One last thing that I want to share with you is…
This is really cool...
One thing to know is that the ATR indicator; you can think of it as a potential energy in the market.
For example, if you look at the weekly ATR and it shows you say, 300 pips.
What it's telling you that this is based on the historical past period.
The market tends to move about 300 pips over the last few weeks.
If this week, the market has moved let's say, 600 pips, or 500 pips.
It's telling you that it has really exceeded its ATR value.
Its energy (300 pips) has been used up.
If you see a market that has exceeded its ATR value by two or three times, there's a possibility that the market could show signs of reversal.
Here's an example:
This is the GBP/JPY.
The weekly timeframe has about 300 pips on its weekly ATR.
On the candle on the right side, you see that this market has already collapsed 500 pips lower.
You're not going to go long at this point in time.
But it should alert to you that this market has moved 500 pips, where its weekly ATR value is only 300 pips.
In the back of your mind.
You think that the energy in this market has been used up, there could be a possible reversal !

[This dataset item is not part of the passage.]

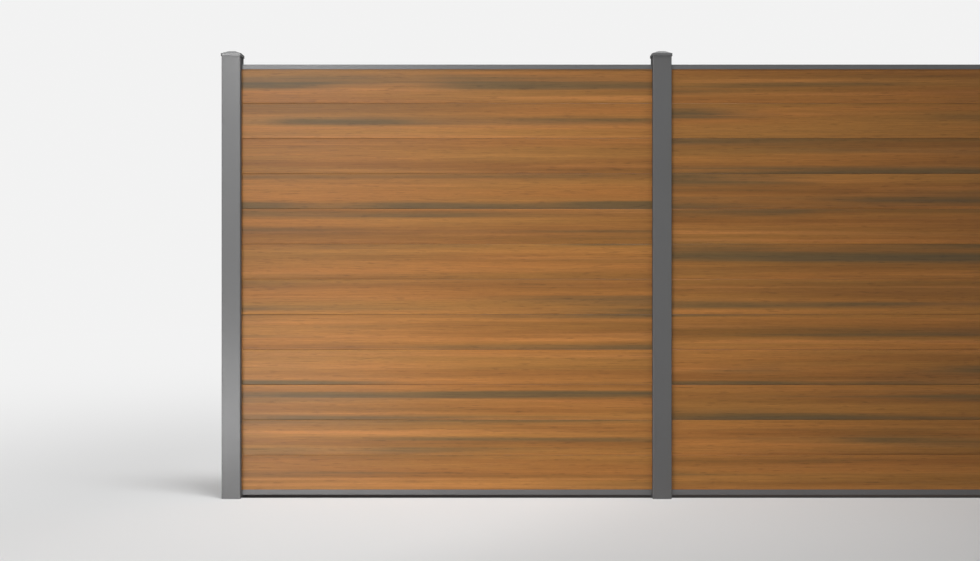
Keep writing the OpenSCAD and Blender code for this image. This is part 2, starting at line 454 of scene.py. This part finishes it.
def eased(corners: np.ndarray, radii: np.ndarray, steps: int = 5,
          lead_in: float = 1.25) -> np.ndarray:
    """Rounds the corners of a closed outline.

    At a corner whose sides part by the angle a, the arc of radius r has its middle r over sin(a/2)
    along the line that halves a, and meets the sides r over tan(a/2) away. Each arc is walked in
    even turns, and one more point stands beyond each end, which keeps the flats flat.

    Args:
        corners: The corners in order, one a row.
        radii: The radius at each, nought for a sharp corner.
        steps: Points on each arc.
        lead_in: How far from the corner the points beyond an arc stand, over the arc's reach.

    Returns:
        The outline's points in order, one a row.
    """
    back = np.roll(corners, 1, axis=0) - corners
    on = np.roll(corners, -1, axis=0) - corners
    back /= np.linalg.norm(back, axis=1, keepdims=True)
    on /= np.linalg.norm(on, axis=1, keepdims=True)
    half = np.arccos(np.clip((back * on).sum(1), -1, 1)) / 2
    reach = (radii / np.tan(half))[:, None]
    halving = back + on
    halving /= np.linalg.norm(halving, axis=1, keepdims=True)
    middle = corners + halving * (radii / np.sin(half))[:, None]
    first = corners + back * reach - middle
    last = corners + on * reach - middle
    sweep = np.pi - 2 * half
    turn = np.linspace(0, 1, steps)[None, :, None] * sweep[:, None, None]
    whole = np.sin(sweep)[:, None, None]
    arc = middle[:, None] + (first[:, None] * np.sin(sweep[:, None, None] - turn)
                             + last[:, None] * np.sin(turn)) / whole
    lead = corners + back * reach * lead_in
    tail = corners + on * reach * lead_in
    points = np.concatenate([lead[:, None], arc, tail[:, None]], axis=1)
    keep = np.ones(points.shape[:2], bool)
    keep[radii == 0, 1:] = False
    return points[keep]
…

You have to look at clues to the market telling you that it could actually reverse back up higher.
On the daily timeframe:
Then, you have this Bullish Engulfing pattern reversing and closing back above the area of support .
Plus, you saw earlier on the weekly timeframe, the market has already moved 500 pips down lower, which is almost two times the weekly ATR.
This should give you a hint that you don't want to be shorting the market anymore.
If you're short, you may want to bail out of their trade.
If you are bullish on this market for whatever reason plus the reasons I've just shared with you, you can look to get long.
Get onto a long side in anticipating of the market about to reverse higher.
This is how you can use the ATR indicator by basically looking at how much the market has exceeded its usual ATR value.